Pulleys are rings of connective tissue that hold the tendons of the fingers close the bone.
Hand & Wrist Injuries:
The connective tissues, small joints, and bones of the wrist and hands are prone to many different varieties of injuries.
Flexor Tendon Injuries: Most common causes are cuts and sports injuries. They may also rupture spontaneously in people whom suffer from Rheumatoid Arthritis
Extensor Tendon Injuries-
Boutonniere Deformity: in which the joint in the middle finger bends toward the palm and the joint that is closest to the nail bends upward. This can result from a cut or tear of the extensor tendon at the middle joint, a blow to the bent finger or damage from Rheumatoid Arthritis.
Mallet Finger: When an extensor tendon separates from the bone it causes a drooping at the end of the finger. This happens when the finger is cut or jammed and can also be known as, baseball finger.
Hand & Finger Injuries-
Finger Fractures: May result from a number of causes, jamming a finger, falling on it, or closing it in a car door. The result can be; Pain, swelling, inability to move the finger, and sometimes deformity.
Finger Dislocations: When a finger is bent back beyond its normal range of motion or hit, it can move the bones in a way where they are no longer properly aligned.
Wrist Fractures: Commonly caused by stopping a fall with outstretched arms. Many can fracture a wrist this way, however there is a greater risk in people whose bones are weakened due to osteoporosis.
They can be classified as Smith’s Fractures or Colles’ Fractures, both being a break of the radius near the wrist.
Smith’s Fracture: is sometimes called a reverse Colles’ Fracture, this occurs when the hand is flexed and the back of the hand is hit.
Colles’ Fracture: occurs when the bone is broken with the hand outstretched.
Some forms of non-surgical treatments are medications to ease with inflammation, pain, slow bone loss, or prevent joint damage.
The type of medication utilized to treat arthritis and other problems affecting the wrist and hands, depends on the form of arthritis or related condition that is diagnosed.
Commonly used Arthritis treatment:
– Nonsteroidal Anti-Inflammatory Drugs (NSAIDs): More than a dozen different varieties of drugs, some of which are available over the counter.

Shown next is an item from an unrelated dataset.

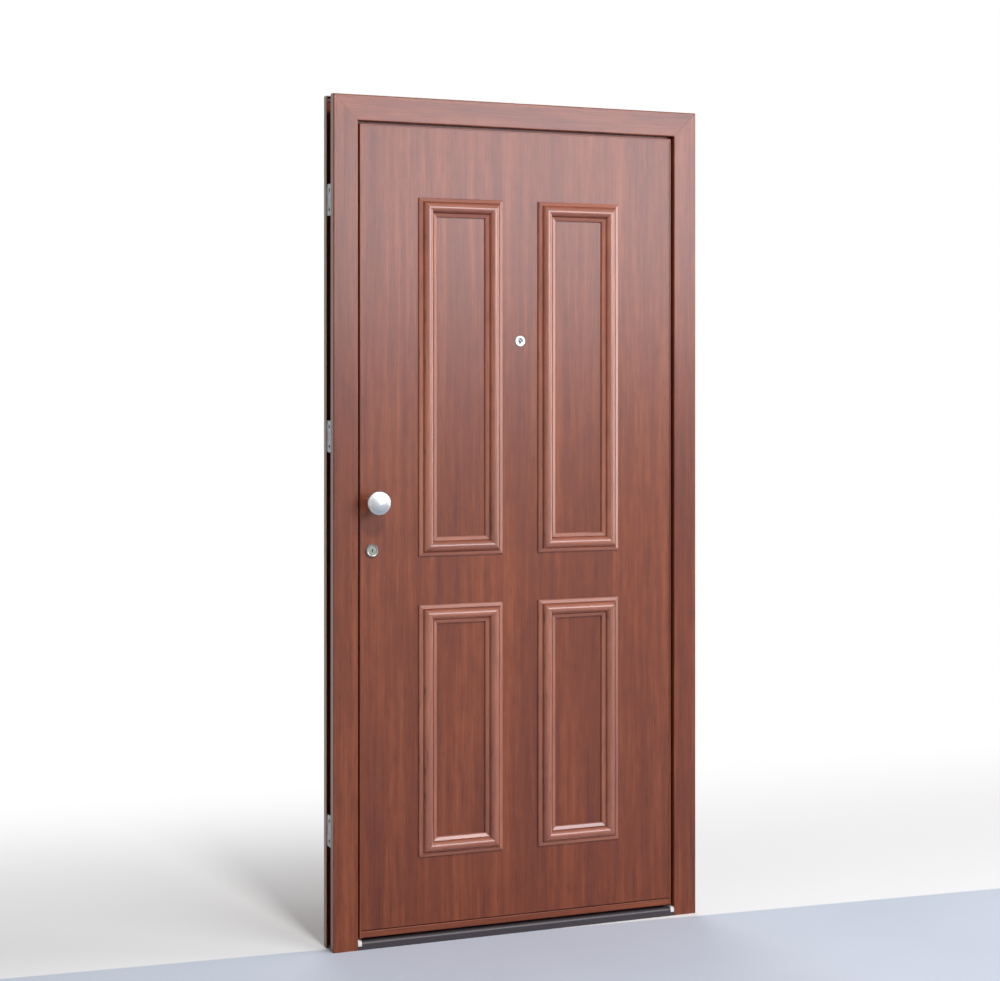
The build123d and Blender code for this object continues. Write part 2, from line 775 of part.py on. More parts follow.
def knob(point, start_y, direction, radius, reach):
    """Mushroom knob: neck from the rosette, flared under the head, domed crown."""
    shorter = knob_reach - reach
    neck_end = knob_neck_end - shorter
    widest = knob_widest - shorter
    crown = reach - knob_crown
    neck_foot = (knob_neck_radius, rosette_thickness)
    neck_top = (knob_neck_radius, neck_end)
    rim_low = (radius, widest)
    rim_high = (radius, crown - knob_edge)
    shoulder = (radius - knob_edge, crown)
    flare = (radius * knob_flare_width, neck_end + (widest - neck_end) * knob_flare_rise)
    turn_in = knob_edge * knob_edge_turn
    turn_over = (radius - turn_in, crown - turn_in)
    return turned(point, start_y, direction, [
        Line((0, rosette_thickness), neck_foot),
        Line(neck_foot, neck_top),
        ThreePointArc(neck_top, flare, rim_low),
        Line(rim_low, rim_high),
        ThreePointArc(rim_high, turn_over, shoulder),
        dome(radius - knob_edge, crown, reach),
        Line((0, reach), (0, rosette_thickness)),
    ])


knob_seat = panel_front - rosette_thickness
stud = bar_y(knob_point, stud_radius, knob_seat, case_y[0] - stud_clearance)
outer_rosette = rosette(
    knob_point, panel_front, outside, knob_collar_radius, rosette_thickness, stud_radius
)
outer_knob = knob(knob_point, panel_front, outside, knob_radius, knob_reach) + stud
outer_panel -= stud
outer_skin -= stud

spindle_way = spindle_side / 2**0.5 + spindle_clearance
inner_seat = leaf_back + rosette_thickness
hub_y = (lock_y - hub_thickness / 2, lock_y + hub_thickness / 2)
spindle_x = (lock_x - spindle_side / 2, lock_x + spindle_side / 2)
spindle_z = (knob_height - spindle_side / 2, knob_height + spindle_side / 2)
knob_spindle = block(spindle_x, (hub_y[0], inner_seat + spindle_socket), spindle_z)
lock_follower = bar_y(knob_point, hub_radius, hub_y[0], hub_y[1]) - knob_spindle
inner_rosette = rosette(knob_point, leaf_back, inside, rosette_radius, rosette_thickness, spindle_way)
inner_knob = knob(knob_point, leaf_back, inside, inner_knob_radius, inner_knob_reach) - knob_spindle
spindle_hole = bar_y(knob_point, spindle_way, lock_y, leaf_back)
lock_case -= spindle_hole
inner_skin -= spindle_hole
inner_panel -= spindle_hole

# Key side: round cylinder in a bevelled ring, with a plug that turns
key_front = panel_front - key_body_proud
key_ring = turned(key_point, panel_front, outside, outline(
    (key_body_radius, 0),
    (key_ring_radius, 0),
    (key_ring_radius, key_ring_height / 3),
    (key_body_radius + key_ring_lip, key_ring_height),
    (key_body_radius, key_ring_height - key_ring_lip_drop),
))
cylinder_body = bar_y(key_point, key_body_radius, key_front, case_y[0])
outer_panel -= cylinder_body
outer_skin -= cylinder_body
cylinder_body -= bar_y(key_point, key_plug_radius + turning_clearance, key_front, case_y[0])
key_plug = bar_y(key_point, key_plug_radius, key_front, case_y[0])
key_plug -= block(
    (lock_x - keyway_width / 2, lock_x + keyway_width / 2),
    (key_front, key_front + keyway_depth),
    (key_height - keyway_height / 2, key_height + keyway_height / 2),
)
tail_end = cam_y[0] - cam_gap
key_plug += block(
    (lock_x - tail_thickness / 2, lock_x + tail_thickness / 2),
    (case_y[0], tail_end),
    (key_height - tail_width / 2, key_height + tail_width / 2),
)
cam_way = bar_y(key_point, key_plug_radius + turning_clearance, case_y[0], case_y[1])
lock_case -= cam_way

# Room side: thumbturn on its own rosette, its shaft carries the cam
turn_seat = leaf_back + turn_rosette_thickness
turn_bore = turn_shaft_radius + turning_clearance
thumbturn_rosette = rosette(
    key_point, leaf_back, inside, turn_rosette_radius, turn_rosette_thickness, turn_bore
)
turn_shaft = bar_y(key_point, turn_shaft_radius, cam_y[0], turn_seat)
lock_cam -= turn_shaft
grip = block(
    (lock_x - turn_width / 2, lock_x + turn_width / 2),
    (turn_seat, turn_seat + turn_height),
    (key_height - turn_length / 2, key_height + turn_length / 2),
)
grip = fillet(grip.edges().filter_by(Axis.Y), (turn_width - turn_end_flat) / 2)
turn_base = bar_y(key_point, turn_base_radius, turn_seat, turn_seat + turn_base_thickness)
thumbturn = turn_shaft + turn_base + grip
shaft_hole = bar_y(key_point, turn_shaft_radius + spindle_clearance, case_y[1], leaf_back)
inner_skin -= shaft_hole
inner_panel -= shaft_hole

# Viewer: front tube with its lens, screwed into a sleeve from the room side
viewer_front_tube = turned(viewer_point, panel_front, outside, outline(
    (viewer_bore_radius, 0),
    (viewer_flange_radius, 0),
    (viewer_flange_radius, viewer_flange_thickness / 3),
    (viewer_flange_radius - viewer_flange_bevel, viewer_flange_thickness),
    (viewer_funnel_radius, viewer_flange_thickness),
    (viewer_bore_radius, viewer_flange_thickness / 2),
))
tube_end = panel_front + viewer_tube_length
viewer_tube = bar_y(viewer_point, viewer_tube_radius, panel_front, tube_end)
viewer_bore = bar_y(viewer_point, viewer_bore_radius, panel_front, tube_end)
viewer_front_tube += viewer_tube - viewer_bore
lens_rim = viewer_flange_thickness / 3
lens_top = lens_rim + lens_rise
viewer_lens = turned(viewer_point, panel_front, outside, [
    Line((0, -lens_thickness), (viewer_bore_radius, -lens_thickness)),
    Line((viewer_bore_radius, -lens_thickness), (viewer_bore_radius, lens_rim)),
    dome(viewer_bore_radius, lens_rim, lens_top),
    Line((0, lens_top), (0, -lens_thickness)),
])
sleeve_end = leaf_back - sleeve_length
sleeve_flange_face = leaf_back + viewer_flange_thickness
viewer_back_sleeve = bar_y(viewer_point, sleeve_radius, sleeve_end, leaf_back)
viewer_way = bar_y(viewer_point, sleeve_radius, box_front + skin_sheet, leaf_back)
outer_panel -= viewer_tube
outer_skin -= viewer_tube
stiffener_centre -= viewer_way
inner_skin -= viewer_way
inner_panel -= viewer_way
viewer_back_sleeve += rosette(
    viewer_point, leaf_back, inside, viewer_flange_radius, viewer_flange_thickness, viewer_tube_radius
)
viewer_back_sleeve -= bar_y(viewer_point, viewer_tube_radius, sleeve_end, sleeve_flange_face)
pivot_point = (0, viewer_height + cover_pivot_rise)
cover_back = sleeve_flange_face + cover_gap
cover_front = cover_back + cover_thickness
viewer_back_sleeve += bar_y(pivot_point, cover_pivot_radius, sleeve_flange_face, cover_front + cover_gap)
viewer_cover = bar_y(viewer_point, cover_radius, cover_back, cover_front)
viewer_cover += bar_y(pivot_point, cover_lug_radius, cover_back, cover_front)
viewer_cover -= bar_y(pivot_point, cover_pivot_radius + turning_clearance, cover_back, cover_front)


# Hinges: knuckles round a fixed pin, plates on the frame's flange and on the leaf
def hinge_frame_half(height):
    """Lower knuckle with its plate on the back flange of the jamb."""
    z = (height - hinge_half_height, height)
    part = bar_z(hinge_x, hinge_y, knuckle_radius, z[0], z[1])
    part += block((hinge_x, frame_half - hinge_gap), (back_y, back_y + hinge_plate), z)
    return part - bar_z(hinge_x, hinge_y, hinge_pin_radius, z[0], z[1])


def hinge_leaf_half(height):
    """Upper knuckle with its plate seated on the inner panel beside the edge trim."""
    z = (height + hinge_gap, height + hinge_half_height)
    plate_low = back_y + hinge_gap
    x0 = hinge_x - hinge_leaf_reach
    part = bar_z(hinge_x, hinge_y, knuckle_radius, z[0], z[1])
    part += block((x0, hinge_x), (plate_low, plate_low + hinge_plate), z)
    part += block((x0, leaf_half - trim_back_cover - hinge_gap), (leaf_back, plate_low), z)
    bore_radius = hinge_pin_radius + hinge_clearance
    return part - bar_z(hinge_x, hinge_y, bore_radius, z[0], z[1] - hinge_cap)


def hinge_pin(height):
    """Pin pressed into the lower knuckle."""
    top = height + hinge_half_height - hinge_cap - hinge_gap
    return bar_z(hinge_x, hinge_y, hinge_pin_radius, height - hinge_half_height, top)


lower_hinge_frame_half, upper_hinge_frame_half = [hinge_frame_half(z) for z in hinge_heights]
lower_hinge_leaf_half, upper_hinge_leaf_half = [hinge_leaf_half(z) for z in hinge_heights]
lower_hinge_pin, upper_hinge_pin = [hinge_pin(z) for z in hinge_heights]


def dog_bolt(height):
    """Fixed bolt in the hinge edge of the leaf."""
    bolt = bar_x(lock_y, height, dog_radius, leaf_half - dog_inside, leaf_half + dog_proud)
    return chamfer(bolt.faces().sort_by(Axis.X)[-1].edges(), dog_radius / 4)


dog_bolts = Compound([dog_bolt(height) for height in dog_heights])
for height in dog_heights:
    dog_hole = bar_x(lock_y, height, dog_radius, leaf_half - 2 * faceplate_thickness, leaf_half + 1)
    hinge_edge_trim -= dog_hole
    outer_skin -= dog_hole

nodes = {
    "lock_jamb": lock_jamb,
    "hinge_jamb": hinge_jamb,
    "frame_head": frame_head,
    "threshold": threshold,
    "threshold_caps": threshold_caps,
    "seal_lock_side": seal_lock_side,
    "seal_hinge_side": seal_hinge_side,
    "seal_head": seal_head,
    "strike_plate": strike_plate,
    "head_rod_keep": head_rod_keep,
    "floor_rod_keep": floor_rod_keep,
    "wall_anchors": wall_anchors,
    "upper_hinge_frame_half": upper_hinge_frame_half,
    "lower_hinge_frame_half": lower_hinge_frame_half,
    "upper_hinge_pin": upper_hinge_pin,
    "lower_hinge_pin": lower_hinge_pin,
    "outer_skin": outer_skin,
    "inner_skin": inner_skin,
    "stiffener_lock_side": stiffener_lock_side,
    "stiffener_centre": stiffener_centre,
    "stiffener_hinge_side": stiffener_hinge_side,
    "insulation": insulation,
    "lock_edge_trim": lock_edge_trim,
    "hinge_edge_trim": hinge_edge_trim,
    "top_edge_trim": top_edge_trim,
    "bottom_edge_trim": bottom_edge_trim,
    "outer_panel": outer_panel,
    "upper_left_moulding": upper_left_moulding,
    "upper_right_moulding": upper_right_moulding,
    "lower_left_moulding": lower_left_moulding,
    "lower_right_moulding": lower_right_moulding,
    "inner_panel": inner_panel,
    "viewer_front_tube": viewer_front_tube,
    "viewer_lens": viewer_lens,
    "viewer_back_sleeve": viewer_back_sleeve,
    "viewer_cover": viewer_cover,
    "outer_rosette": outer_rosette,
    "outer_knob": outer_knob,
    "inner_rosette": inner_rosette,
    "inner_knob": inner_knob,
    "knob_spindle": knob_spindle,
    "lock_follower": lock_follower,
    "key_ring": key_ring,
    "cylinder_body": cylinder_body,
    "key_plug": key_plug,
    "thumbturn_rosette": thumbturn_rosette,
    "thumbturn": thumbturn,
    "lock_cam": lock_cam,
    "lock_case": lock_case,
    "lock_faceplate": lock_faceplate,
    "latch_bolt": latch_bolt,
    "deadbolts": deadbolts,
    "bolt_carriage": bolt_carriage,
    "upper_rod": upper_rod,
    "lower_rod": lower_rod,
    "dog_bolts": dog_bolts,
    "drop_seal_case": drop_seal_case,
    "drop_seal": drop_seal,
    "upper_hinge_leaf_half": upper_hinge_leaf_half,
    "lower_hinge_leaf_half": lower_hinge_leaf_half,
}

os.makedirs("parts", exist_ok=True)
for name, part in nodes.items():
    export_step(part, f"parts/{name}.step")
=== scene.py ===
"""Panelled front door in its steel frame: finishes, small hardware and a plain studio.

Metres, in the door's own frame: X to the right seen from outside, Y into the room, Z up, with
the origin on the floor in the middle of the doorway.
"""

import logging
import math
from dataclasses import dataclass, field
from enum import Enum
from typing import Any, ClassVar, Iterable, Optional, Union

import bmesh
import bpy
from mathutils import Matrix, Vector


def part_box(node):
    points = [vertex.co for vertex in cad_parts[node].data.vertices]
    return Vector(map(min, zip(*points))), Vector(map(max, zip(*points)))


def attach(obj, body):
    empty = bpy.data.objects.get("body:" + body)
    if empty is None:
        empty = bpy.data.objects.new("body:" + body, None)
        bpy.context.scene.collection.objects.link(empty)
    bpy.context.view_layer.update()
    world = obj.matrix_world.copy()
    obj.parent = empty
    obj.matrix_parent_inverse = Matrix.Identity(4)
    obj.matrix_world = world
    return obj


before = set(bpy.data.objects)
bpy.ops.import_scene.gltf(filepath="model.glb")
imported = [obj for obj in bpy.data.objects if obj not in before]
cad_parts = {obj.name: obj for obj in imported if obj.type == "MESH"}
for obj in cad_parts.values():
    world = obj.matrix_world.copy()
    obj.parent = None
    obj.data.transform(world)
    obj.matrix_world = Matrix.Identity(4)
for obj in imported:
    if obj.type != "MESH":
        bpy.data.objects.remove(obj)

log = logging.getLogger("front_door")

MM = 0.001

Number = Union[int, float]
Colour = tuple[float, float, float, float]
Place = tuple[float, float, float]


def srgb(red: int, green: int, blue: int) -> Colour:
    """Linear colour of a screen colour.

    Args:
        red: Red, 0 to 255.
        green: Green, 0 to 255.
        blue: Blue, 0 to 255.

    Returns:
        The linear colour with full opacity.
    """
    def linear(level: int) -> float:
        """Linear value of one channel."""
        share = level / 255
        return share / 12.92 if share <= 0.04045 else ((share + 0.055) / 1.055) ** 2.4

    return (linear(red), linear(green), linear(blue), 1.0)


# Node trees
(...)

Used for all forms of arthritis to help ease the pain and inflammation caused by arthritis.
– Corticosteroids: A quick acting drug, similar to the cortisone made up by your own body, used to control the inflammation. When inflammation is due to a systematic inflammation, usually an oral corticosterioid is prescribed. However, if the inflammation is limited to one or few joints, the doctor may inject a corticosterioid directly into the joint.
– Analgesics: among the most common drugs for many forms of arthritis, unlike NSAIDs, that target both pain and inflammation, analgesics are designed purely for pain relief. Analgesics are usually used for people who are not able to take NSAIDs due to stomach problems or allergies.
– Disease Modifying Anti-Rheumatic Drugs (DMARDs): drugs that work in a slow manner to modify the course of inflammatory disease. DMARDs may be useful for multiple forms of arthritis like rheumatoid arthritis, lupus and psoriatic arthritis, all of which affect wrists and/or fingers.
– Gout Medications: Medications for gout are designed to reduce levels of uric acid in the blood in order to prevent future attacks of inflammation and joint pain. Others are made to relieve pain and inflammation of an acute attack; often time’s people with gout will take both medications.
– Biologic Response Modifiers: Newest category of medications being used for Rheumatoid Arthritis and some other forms of inflammatory forms of arthritis are the biologic agents. Currently, there are eight agents approved by the FDA. Each agent blocks a step in the inflammation process without suppressing the entire immune system.
– Osteoporosis Medications: Medications used to slow down the loss of bone, or help the body build a new bone. They are not specifically used to treat wrist and hand problems, but strong bones are less prone to fracture.